A serious incident at an ethanol production facility can knock the business out of commission for months. Ideally, an ethanol producer's insurance coverage would provide benefits to cover not only the loss of income that would occur while the facility was undergoing reconstruction but would also cover payroll expenses so that the producer could retain the skilled workers needed to get operations going again after repairs are made.

Consider that after a loss and during repairs, a smaller ethanol concern may be losing valuable tax credits the business had counted on as a result of projected production volume. A typical business insurance policy wouldn't factor the loss of income from taxes when determining coverage. An industry expert would discuss such a provision while crafting coverage specifically for an ethanol producer.

Contractual Obligations, Utility Interruptions
Another factor that may impact ethanol producers' ability to recover from a loss is their contractual obligations. In the ethanol fuel production industry, it's common for producers to sign contracts agreeing to produce a certain amount of fuel for a third party. The contracts often carry stiff penalties for failure to produce and deliver the agreed upon amount.
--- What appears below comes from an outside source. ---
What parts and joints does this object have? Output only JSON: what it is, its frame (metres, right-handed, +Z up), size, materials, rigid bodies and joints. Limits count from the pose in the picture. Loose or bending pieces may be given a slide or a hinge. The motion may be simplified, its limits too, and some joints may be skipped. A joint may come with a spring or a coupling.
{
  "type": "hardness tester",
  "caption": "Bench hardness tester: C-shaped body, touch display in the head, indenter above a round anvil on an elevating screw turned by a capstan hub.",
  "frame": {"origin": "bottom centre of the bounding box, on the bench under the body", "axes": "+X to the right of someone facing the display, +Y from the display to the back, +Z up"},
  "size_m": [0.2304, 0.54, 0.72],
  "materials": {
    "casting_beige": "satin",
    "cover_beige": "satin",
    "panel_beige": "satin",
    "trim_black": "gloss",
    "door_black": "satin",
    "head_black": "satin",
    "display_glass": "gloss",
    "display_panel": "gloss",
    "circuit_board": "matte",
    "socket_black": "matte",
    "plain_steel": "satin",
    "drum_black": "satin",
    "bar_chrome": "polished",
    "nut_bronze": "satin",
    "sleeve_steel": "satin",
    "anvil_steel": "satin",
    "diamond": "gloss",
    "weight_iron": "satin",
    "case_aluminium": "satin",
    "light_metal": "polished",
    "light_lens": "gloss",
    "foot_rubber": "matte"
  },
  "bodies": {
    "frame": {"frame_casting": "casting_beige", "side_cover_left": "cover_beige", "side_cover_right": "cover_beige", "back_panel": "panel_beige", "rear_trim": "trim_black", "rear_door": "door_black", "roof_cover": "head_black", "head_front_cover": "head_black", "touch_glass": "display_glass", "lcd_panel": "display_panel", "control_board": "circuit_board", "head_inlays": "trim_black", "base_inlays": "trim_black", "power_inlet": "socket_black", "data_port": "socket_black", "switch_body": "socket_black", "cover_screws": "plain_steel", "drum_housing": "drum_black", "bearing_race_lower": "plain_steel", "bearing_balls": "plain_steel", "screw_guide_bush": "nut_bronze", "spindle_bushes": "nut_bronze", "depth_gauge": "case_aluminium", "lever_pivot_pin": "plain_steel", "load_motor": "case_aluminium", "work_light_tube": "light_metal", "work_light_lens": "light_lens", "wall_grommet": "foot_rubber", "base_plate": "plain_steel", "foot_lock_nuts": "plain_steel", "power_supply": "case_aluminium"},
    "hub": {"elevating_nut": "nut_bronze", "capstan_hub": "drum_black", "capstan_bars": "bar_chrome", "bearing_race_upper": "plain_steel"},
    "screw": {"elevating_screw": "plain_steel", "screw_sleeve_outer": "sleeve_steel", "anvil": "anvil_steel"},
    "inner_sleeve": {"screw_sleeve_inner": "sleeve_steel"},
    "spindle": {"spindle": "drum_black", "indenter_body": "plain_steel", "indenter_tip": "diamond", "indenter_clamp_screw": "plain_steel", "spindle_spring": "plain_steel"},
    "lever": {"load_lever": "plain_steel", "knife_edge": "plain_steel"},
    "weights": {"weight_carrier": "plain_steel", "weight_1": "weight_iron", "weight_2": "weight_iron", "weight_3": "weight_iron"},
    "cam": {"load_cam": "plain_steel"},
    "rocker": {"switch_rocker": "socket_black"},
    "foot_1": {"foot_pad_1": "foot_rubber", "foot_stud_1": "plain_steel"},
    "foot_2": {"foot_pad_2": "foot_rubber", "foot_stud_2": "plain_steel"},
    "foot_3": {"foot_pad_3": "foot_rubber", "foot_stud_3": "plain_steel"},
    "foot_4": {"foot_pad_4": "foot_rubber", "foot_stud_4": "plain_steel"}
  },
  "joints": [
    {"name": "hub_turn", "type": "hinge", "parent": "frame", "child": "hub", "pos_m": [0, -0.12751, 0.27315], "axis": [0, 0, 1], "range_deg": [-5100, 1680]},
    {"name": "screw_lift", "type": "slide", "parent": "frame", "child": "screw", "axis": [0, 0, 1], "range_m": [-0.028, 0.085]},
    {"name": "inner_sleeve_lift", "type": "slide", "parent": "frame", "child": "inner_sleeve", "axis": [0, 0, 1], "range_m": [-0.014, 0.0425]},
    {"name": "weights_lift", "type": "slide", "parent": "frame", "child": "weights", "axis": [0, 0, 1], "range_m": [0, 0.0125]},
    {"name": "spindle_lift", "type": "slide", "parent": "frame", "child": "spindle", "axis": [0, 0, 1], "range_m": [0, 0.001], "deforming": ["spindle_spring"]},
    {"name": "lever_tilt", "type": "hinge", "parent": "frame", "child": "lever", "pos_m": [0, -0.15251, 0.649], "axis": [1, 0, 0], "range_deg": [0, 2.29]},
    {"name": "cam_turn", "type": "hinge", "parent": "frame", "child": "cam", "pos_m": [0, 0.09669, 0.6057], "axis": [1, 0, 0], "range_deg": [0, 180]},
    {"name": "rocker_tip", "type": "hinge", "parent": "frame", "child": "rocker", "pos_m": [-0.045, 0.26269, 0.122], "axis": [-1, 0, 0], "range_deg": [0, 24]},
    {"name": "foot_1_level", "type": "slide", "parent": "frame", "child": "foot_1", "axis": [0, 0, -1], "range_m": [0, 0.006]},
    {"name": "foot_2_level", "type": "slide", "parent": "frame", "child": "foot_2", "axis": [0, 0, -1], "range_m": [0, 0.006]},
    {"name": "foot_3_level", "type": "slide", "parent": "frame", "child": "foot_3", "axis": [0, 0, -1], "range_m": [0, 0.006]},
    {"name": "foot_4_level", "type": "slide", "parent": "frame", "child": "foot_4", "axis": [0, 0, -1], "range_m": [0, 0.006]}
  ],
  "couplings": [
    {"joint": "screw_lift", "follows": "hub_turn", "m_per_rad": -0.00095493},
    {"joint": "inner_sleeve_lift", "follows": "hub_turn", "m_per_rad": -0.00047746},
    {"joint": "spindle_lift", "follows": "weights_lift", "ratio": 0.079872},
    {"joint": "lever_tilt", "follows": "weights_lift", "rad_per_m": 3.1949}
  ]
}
What happens to those contracts when a plant is out of commission? A typical insurance policy might cover the loss of income, but would it also cover the funds lost due to a failure to deliver on a contract or pay an amount adequate for the ethanol producer to outsource the work in order to meet the contractual obligation? With the right risk management partnership, ethanol producers can address these specific risks.

An added concern for ethanol producers is coverage against utility interruptions. Seamless utility service is vital for ethanol productionmore so than for many other types of business. However, many policies severely limit the amount of coverage for losses incurred due to utility interruptions. That might be OK for some types of businesses, but it could have a profound negative effect on an ethanol production plant. A broker who knows the industry would recognize the risk and make sure adequate coverage is available.

Another factor that can be critically important in determining whether coverage is adequate is how the insurer values stock. In the event of a loss, some insurers determine the value of lost stock based on how much it cost to produce it. Others determine value strictly by the market, which, as we've observed, is subject to significant price swings.

How ethanol producers' policies define stock value can make all the difference between recovering actual losses and being exposed to major unanticipated expenses. Again, the insurance broker's industry expertise comes into play since an experienced broker would help a client understand this risk and address it.

Recovering, Moving Forward
The ethanol production business offers a multitude of exciting possibilities for success, which is why it is growing at such a rapid rate. It plays a key role in policies designed to address environmental and geopolitical concerns. The industry can also provide much needed jobs that employ highly skilled individuals.

As with any potentially rewarding venture, the ethanol production business is also subject to a number of risks. Some of those risks, which are often specific to the industry, can derail a successful enterprise, leaving it exposed to catastrophic losses that make recovery unlikely.

However, with the right risk management partner, ethanol producers can protect their valuable businesses from losses that a broker who is not an industry expert might not anticipate. For ethanol producers, it pays to take a look at the business coverage limits with all the special factors affecting their industry in mind. Only by taking into account their unique circumstances can ethanol producers ensure they have the protection they need to fuel their business for years to come despite whatever challenges may rise.